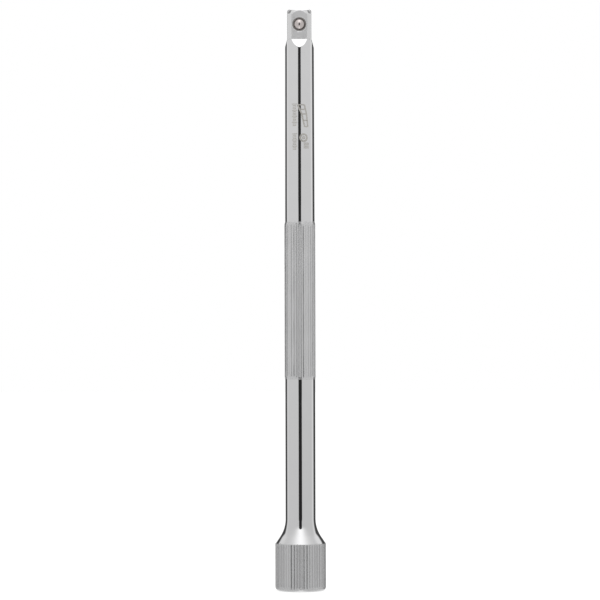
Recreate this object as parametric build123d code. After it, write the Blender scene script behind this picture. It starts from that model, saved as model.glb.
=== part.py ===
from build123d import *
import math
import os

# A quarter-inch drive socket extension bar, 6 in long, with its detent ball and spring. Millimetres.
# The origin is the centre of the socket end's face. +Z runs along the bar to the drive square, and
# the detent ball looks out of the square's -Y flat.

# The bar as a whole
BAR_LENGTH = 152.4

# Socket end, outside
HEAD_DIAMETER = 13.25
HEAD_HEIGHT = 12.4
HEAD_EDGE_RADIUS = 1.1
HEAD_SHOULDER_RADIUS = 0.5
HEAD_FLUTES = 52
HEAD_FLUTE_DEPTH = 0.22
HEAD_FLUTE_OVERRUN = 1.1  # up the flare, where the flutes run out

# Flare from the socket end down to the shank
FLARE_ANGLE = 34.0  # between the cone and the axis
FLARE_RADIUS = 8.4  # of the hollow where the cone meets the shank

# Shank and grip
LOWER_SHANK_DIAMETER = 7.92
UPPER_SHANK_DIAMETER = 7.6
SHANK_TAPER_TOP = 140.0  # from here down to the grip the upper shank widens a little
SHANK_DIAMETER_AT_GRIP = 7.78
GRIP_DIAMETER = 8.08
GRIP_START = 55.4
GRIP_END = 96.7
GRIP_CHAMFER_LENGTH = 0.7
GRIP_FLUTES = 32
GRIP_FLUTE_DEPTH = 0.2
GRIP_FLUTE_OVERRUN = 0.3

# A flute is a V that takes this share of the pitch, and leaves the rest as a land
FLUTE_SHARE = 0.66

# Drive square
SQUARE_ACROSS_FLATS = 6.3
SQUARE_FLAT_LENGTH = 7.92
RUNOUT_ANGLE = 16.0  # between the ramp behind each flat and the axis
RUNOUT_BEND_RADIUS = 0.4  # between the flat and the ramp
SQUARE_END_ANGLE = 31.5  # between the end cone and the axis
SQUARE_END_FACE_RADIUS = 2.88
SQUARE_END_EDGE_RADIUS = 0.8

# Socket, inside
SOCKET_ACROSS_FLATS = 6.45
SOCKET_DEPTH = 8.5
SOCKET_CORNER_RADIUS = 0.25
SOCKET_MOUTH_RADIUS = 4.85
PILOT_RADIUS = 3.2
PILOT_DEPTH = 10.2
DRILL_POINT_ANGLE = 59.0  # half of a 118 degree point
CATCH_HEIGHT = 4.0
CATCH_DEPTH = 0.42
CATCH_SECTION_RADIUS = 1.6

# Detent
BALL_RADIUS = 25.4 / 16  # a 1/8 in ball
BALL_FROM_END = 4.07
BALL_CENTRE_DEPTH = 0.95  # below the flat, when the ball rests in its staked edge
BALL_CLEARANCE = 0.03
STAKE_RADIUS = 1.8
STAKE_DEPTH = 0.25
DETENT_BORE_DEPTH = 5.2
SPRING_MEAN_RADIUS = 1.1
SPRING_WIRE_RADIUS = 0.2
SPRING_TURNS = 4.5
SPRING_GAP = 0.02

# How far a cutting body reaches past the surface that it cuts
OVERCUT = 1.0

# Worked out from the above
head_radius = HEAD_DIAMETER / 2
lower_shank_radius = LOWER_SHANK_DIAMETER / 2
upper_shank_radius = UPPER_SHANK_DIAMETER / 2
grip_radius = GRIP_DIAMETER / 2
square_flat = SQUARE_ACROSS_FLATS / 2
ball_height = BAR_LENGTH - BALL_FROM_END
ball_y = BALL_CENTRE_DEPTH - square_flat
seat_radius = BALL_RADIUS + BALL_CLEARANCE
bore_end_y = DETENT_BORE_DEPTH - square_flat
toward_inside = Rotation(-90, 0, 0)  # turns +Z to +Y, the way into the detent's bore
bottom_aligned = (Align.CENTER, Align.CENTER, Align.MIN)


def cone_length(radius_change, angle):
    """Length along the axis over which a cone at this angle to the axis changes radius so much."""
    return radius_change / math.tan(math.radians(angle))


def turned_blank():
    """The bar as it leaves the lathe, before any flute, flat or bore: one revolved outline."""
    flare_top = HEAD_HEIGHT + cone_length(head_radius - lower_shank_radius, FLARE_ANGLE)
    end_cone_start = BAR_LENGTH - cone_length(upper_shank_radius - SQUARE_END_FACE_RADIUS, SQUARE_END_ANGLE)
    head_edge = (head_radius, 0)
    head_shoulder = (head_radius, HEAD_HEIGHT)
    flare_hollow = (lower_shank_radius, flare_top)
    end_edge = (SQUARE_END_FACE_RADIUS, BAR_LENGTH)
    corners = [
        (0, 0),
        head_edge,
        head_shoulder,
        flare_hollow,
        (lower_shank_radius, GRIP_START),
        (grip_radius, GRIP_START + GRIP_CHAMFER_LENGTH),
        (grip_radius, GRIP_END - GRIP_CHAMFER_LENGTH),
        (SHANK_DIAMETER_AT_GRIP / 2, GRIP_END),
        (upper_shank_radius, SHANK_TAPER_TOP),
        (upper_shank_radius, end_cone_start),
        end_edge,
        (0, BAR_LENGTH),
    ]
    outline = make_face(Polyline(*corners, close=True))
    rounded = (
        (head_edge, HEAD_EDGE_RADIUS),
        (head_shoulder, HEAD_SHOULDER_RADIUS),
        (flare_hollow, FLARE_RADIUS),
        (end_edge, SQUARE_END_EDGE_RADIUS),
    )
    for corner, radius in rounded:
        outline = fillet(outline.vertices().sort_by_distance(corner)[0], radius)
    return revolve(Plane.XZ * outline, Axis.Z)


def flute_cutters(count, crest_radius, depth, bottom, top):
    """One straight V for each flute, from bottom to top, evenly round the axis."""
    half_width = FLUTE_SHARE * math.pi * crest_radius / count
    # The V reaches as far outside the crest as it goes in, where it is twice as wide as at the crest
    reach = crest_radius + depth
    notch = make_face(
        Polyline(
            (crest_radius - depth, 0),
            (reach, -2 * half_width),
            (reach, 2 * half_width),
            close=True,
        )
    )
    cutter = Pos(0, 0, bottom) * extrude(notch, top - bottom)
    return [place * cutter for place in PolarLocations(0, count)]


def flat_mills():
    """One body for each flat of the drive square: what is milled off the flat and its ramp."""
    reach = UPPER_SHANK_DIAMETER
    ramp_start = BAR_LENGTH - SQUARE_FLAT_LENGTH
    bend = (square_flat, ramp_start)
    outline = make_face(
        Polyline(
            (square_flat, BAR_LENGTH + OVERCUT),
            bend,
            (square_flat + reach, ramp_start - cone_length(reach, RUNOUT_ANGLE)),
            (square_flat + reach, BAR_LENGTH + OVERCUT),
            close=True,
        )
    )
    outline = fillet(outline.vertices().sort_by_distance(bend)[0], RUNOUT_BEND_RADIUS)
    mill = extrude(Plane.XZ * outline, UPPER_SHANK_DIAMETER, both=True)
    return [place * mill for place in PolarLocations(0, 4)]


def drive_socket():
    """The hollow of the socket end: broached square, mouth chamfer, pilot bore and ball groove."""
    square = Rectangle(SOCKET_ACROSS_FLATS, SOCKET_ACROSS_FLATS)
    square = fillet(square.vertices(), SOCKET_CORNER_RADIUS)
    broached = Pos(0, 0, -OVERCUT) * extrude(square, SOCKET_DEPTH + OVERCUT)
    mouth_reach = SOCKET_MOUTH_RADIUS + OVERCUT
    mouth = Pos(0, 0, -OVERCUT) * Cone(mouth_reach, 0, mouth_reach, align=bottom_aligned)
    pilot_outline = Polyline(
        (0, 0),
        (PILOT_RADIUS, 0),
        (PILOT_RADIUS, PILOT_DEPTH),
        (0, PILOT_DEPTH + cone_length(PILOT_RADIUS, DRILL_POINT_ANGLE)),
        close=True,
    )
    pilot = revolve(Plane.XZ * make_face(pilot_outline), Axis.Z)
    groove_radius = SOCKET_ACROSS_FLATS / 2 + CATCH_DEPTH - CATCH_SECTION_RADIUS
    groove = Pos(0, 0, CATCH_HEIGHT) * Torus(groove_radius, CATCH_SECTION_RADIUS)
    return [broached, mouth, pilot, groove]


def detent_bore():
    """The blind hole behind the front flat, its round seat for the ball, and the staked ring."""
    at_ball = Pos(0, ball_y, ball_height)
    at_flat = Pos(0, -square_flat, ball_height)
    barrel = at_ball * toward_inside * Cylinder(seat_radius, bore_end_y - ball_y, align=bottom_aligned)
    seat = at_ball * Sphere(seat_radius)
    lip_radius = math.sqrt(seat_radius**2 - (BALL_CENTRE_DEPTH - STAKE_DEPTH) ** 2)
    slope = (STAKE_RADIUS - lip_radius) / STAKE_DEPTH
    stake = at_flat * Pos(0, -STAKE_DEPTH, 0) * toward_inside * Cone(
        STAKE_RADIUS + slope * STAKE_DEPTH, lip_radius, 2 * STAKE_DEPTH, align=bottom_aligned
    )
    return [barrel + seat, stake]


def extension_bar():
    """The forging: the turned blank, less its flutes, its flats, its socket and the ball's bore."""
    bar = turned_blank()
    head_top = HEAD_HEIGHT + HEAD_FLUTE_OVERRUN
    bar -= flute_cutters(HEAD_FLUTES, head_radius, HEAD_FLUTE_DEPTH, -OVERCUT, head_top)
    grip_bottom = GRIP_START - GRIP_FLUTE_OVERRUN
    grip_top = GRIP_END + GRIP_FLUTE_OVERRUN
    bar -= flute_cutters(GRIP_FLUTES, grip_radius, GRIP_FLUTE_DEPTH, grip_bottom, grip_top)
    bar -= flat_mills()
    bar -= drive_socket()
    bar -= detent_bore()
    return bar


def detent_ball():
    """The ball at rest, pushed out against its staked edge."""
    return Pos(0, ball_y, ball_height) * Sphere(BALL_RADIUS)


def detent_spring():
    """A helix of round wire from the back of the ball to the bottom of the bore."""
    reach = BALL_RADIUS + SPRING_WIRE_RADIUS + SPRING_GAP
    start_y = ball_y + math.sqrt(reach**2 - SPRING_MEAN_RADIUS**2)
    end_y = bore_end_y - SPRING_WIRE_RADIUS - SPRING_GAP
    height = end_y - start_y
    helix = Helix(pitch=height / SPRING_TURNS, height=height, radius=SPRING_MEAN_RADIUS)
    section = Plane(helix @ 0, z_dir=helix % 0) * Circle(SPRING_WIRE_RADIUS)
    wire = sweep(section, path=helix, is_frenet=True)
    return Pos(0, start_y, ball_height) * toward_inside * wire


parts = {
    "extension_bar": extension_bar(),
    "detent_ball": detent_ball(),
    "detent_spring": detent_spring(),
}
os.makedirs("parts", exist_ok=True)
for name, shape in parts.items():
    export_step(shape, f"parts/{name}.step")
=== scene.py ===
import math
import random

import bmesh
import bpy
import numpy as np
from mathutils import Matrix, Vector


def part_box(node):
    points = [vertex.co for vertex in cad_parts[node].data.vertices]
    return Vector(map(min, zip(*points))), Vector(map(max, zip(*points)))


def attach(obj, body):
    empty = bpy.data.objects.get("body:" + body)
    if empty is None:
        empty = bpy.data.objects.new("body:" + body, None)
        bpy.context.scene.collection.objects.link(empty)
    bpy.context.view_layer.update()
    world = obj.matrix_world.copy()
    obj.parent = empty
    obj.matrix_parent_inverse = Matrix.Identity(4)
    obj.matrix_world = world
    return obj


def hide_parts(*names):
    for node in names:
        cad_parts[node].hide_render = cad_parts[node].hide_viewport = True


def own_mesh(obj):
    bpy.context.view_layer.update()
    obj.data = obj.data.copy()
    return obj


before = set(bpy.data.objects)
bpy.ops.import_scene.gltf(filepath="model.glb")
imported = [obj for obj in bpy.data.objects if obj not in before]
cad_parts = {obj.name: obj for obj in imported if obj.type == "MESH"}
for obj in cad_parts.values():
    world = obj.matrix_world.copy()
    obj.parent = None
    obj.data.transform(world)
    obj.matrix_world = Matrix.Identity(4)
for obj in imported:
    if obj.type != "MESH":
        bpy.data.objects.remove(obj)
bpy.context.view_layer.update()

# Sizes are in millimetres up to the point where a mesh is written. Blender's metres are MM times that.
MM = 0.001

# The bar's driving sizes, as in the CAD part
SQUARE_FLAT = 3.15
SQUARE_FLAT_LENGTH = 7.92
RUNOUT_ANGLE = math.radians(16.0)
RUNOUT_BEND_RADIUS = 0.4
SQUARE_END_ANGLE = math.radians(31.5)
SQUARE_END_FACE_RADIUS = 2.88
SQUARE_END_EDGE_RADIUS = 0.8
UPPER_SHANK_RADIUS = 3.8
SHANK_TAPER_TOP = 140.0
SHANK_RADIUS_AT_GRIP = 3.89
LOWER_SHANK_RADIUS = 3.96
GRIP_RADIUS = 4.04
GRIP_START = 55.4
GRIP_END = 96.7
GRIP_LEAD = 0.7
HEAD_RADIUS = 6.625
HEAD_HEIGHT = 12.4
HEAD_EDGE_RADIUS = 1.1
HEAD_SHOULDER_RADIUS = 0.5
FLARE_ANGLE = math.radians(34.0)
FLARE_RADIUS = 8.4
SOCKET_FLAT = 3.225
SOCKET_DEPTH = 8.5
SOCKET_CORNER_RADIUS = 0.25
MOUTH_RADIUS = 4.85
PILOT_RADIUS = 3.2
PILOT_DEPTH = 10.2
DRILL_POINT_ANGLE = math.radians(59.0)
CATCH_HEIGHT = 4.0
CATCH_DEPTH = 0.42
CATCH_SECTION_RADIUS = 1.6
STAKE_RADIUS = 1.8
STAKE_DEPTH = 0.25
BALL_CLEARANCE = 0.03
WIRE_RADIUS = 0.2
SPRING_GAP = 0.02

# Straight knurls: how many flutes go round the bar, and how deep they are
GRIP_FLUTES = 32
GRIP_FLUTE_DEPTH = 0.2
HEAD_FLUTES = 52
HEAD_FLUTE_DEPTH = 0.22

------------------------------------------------

PROBLEM
Repeat exactly the lines running from the one with "end_y = bore_end_y" through the one with "obj.matrix_world = Matrix.Identity(4)", both included.

SOLUTION BELOW
    end_y = bore_end_y - SPRING_WIRE_RADIUS - SPRING_GAP
    height = end_y - start_y
    helix = Helix(pitch=height / SPRING_TURNS, height=height, radius=SPRING_MEAN_RADIUS)
    section = Plane(helix @ 0, z_dir=helix % 0) * Circle(SPRING_WIRE_RADIUS)
    wire = sweep(section, path=helix, is_frenet=True)
    return Pos(0, start_y, ball_height) * toward_inside * wire


parts = {
    "extension_bar": extension_bar(),
    "detent_ball": detent_ball(),
    "detent_spring": detent_spring(),
}
os.makedirs("parts", exist_ok=True)
for name, shape in parts.items():
    export_step(shape, f"parts/{name}.step")
=== scene.py ===
import math
import random

import bmesh
import bpy
import numpy as np
from mathutils import Matrix, Vector


def part_box(node):
    points = [vertex.co for vertex in cad_parts[node].data.vertices]
    return Vector(map(min, zip(*points))), Vector(map(max, zip(*points)))


def attach(obj, body):
    empty = bpy.data.objects.get("body:" + body)
    if empty is None:
        empty = bpy.data.objects.new("body:" + body, None)
        bpy.context.scene.collection.objects.link(empty)
    bpy.context.view_layer.update()
    world = obj.matrix_world.copy()
    obj.parent = empty
    obj.matrix_parent_inverse = Matrix.Identity(4)
    obj.matrix_world = world
    return obj


def hide_parts(*names):
    for node in names:
        cad_parts[node].hide_render = cad_parts[node].hide_viewport = True


def own_mesh(obj):
    bpy.context.view_layer.update()
    obj.data = obj.data.copy()
    return obj


before = set(bpy.data.objects)
bpy.ops.import_scene.gltf(filepath="model.glb")
imported = [obj for obj in bpy.data.objects if obj not in before]
cad_parts = {obj.name: obj for obj in imported if obj.type == "MESH"}
for obj in cad_parts.values():
    world = obj.matrix_world.copy()
    obj.parent = None
    obj.data.transform(world)
    obj.matrix_world = Matrix.Identity(4)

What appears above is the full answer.